2. Searching: Collection Framework provides support for searching a List as well as finding the minimum and maximum values within a Collection. Different ways to search a collection includes searching an unsorted list using contains ( ) method of List collection or searching a sorted list using binarySearch( ) method as that is more fast in comparison to contains( ) method.
Apart from searching a particular element within a List, min( ) and max( ) methods of Collections can be used to find minimum and maximum element in an unsorted collection. Note that if the object in the collection does not implement Comparable then you must provide a Comparator which will serve as comparison operator among the elements of a collection.
3. Reorganising: Methods like reverse and shuffle alter the index of elements in the collection.
Implementation of Collection in .NET
C# programming language in Microsoft .NET offers many types of collection like ArrayList, Hashtable, ObservableCollection, Lists. Here is the explanation of how Lists are used and supported in C#.
Lists basically represents a collection or container of objects that can be accessed by a particular index and provides basic operational methods like search, sort, modify. As mentioned earlier, List collection is derived from ICollection interface.

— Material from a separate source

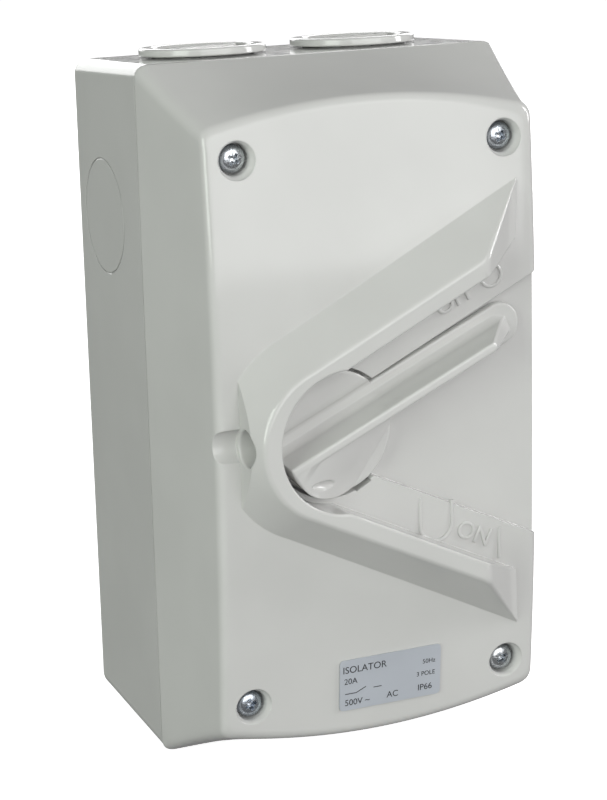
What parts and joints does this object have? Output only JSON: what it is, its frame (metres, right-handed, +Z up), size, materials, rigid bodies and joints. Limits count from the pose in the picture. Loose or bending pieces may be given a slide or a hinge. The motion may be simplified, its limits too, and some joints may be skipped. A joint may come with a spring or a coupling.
{
  "type": "rotary isolator switch",
  "caption": "Weatherproof wall-mounted isolator: a tall box with conduit plugs on top and a turning lever recessed between the arms of a V-shaped guard on its cover.",
  "frame": {"origin": "centre of the flat face that lies on the wall", "axes": "+Z up, the front faces -Y, +X to the right seen from the front, so the wall side is +Y"},
  "size_m": [0.0944, 0.0865, 0.1716],
  "materials": {
    "moulded_box_plastic": "smooth warm light grey moulding, semi-gloss",
    "handle_plastic": "smooth warm light grey moulding, semi-gloss",
    "switch_plastic": "black thermoset, fine matt",
    "rotor_nylon": "natural glass-filled nylon",
    "seal_rubber": "black moulded rubber",
    "zinc_steel": "bright zinc-plated steel",
    "spring_steel": "bare spring steel",
    "brass": "machined brass",
    "plated_copper": "silver-plated copper strip",
    "label_film": "printed silver film"
  },
  "bodies": {
    "box": {"rear_base": "moulded_box_plastic", "front_cover": "moulded_box_plastic", "conduit_plug_left": "moulded_box_plastic", "conduit_plug_right": "moulded_box_plastic", "fixing_hole_cap_1": "moulded_box_plastic", "fixing_hole_cap_2": "moulded_box_plastic", "fixing_hole_cap_3": "moulded_box_plastic", "fixing_hole_cap_4": "moulded_box_plastic", "switch_housing": "switch_plastic", "switch_cap": "switch_plastic", "cover_gasket": "seal_rubber", "plug_seal_left": "seal_rubber", "plug_seal_right": "seal_rubber", "cover_screw_1": "zinc_steel", "cover_screw_2": "zinc_steel", "cover_screw_3": "zinc_steel", "cover_screw_4": "zinc_steel", "mounting_plate": "zinc_steel", "plate_screw_1": "zinc_steel", "plate_screw_2": "zinc_steel", "switch_cap_screw_1": "zinc_steel", "switch_cap_screw_2": "zinc_steel", "line_terminal_screw_1": "zinc_steel", "line_terminal_screw_2": "zinc_steel", "line_terminal_screw_3": "zinc_steel", "load_terminal_screw_1": "zinc_steel", "load_terminal_screw_2": "zinc_steel", "load_terminal_screw_3": "zinc_steel", "earth_screw_1": "zinc_steel", "earth_screw_2": "zinc_steel", "neutral_screw_1": "zinc_steel", "neutral_screw_2": "zinc_steel", "threaded_insert_1": "brass", "threaded_insert_2": "brass", "threaded_insert_3": "brass", "threaded_insert_4": "brass", "earth_bar": "brass", "neutral_bar": "brass", "line_contact_1": "plated_copper", "line_contact_2": "plated_copper", "line_contact_3": "plated_copper", "load_contact_1": "plated_copper", "load_contact_2": "plated_copper", "load_contact_3": "plated_copper", "rating_label": "label_film"},
    "lever": {"lever_handle": "handle_plastic", "shaft_seal": "seal_rubber", "retaining_ring": "spring_steel", "spindle": "zinc_steel", "rotor": "rotor_nylon", "detent_ball": "spring_steel", "detent_spring": "spring_steel", "moving_contact_1": "plated_copper", "moving_contact_2": "plated_copper", "moving_contact_3": "plated_copper"}
  },
  "joints": [
    {"name": "lever_turn", "type": "hinge", "parent": "box", "child": "lever", "pos_m": [-0.013, -0.065, 0], "axis": [0, 1, 0], "range_deg": [0, 49]}
  ]
}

List<T> : IList<T>, ICollection <T> where <T> denotes generic implementation.
Using a List collection
1) In order to add a new object to an existing List demoList we use Add method
demoList.Add('ListItem1') // This will add ListItem1 object to demoList.
2) To delete an element we use Remove method
demoList.RemoveAt(<index>) // Removes element at specified index.
3) To delete all elements of a List, we use Clear method
demoList.Clear() // Removes all elements from the List<T>
4) use Sort() method to sort all elements of the collection.
demoList.Sort() // Sorts all elements using the default comparer. You can provide a particular comparer as
an argument to Sort() method for specific comparison based sorting.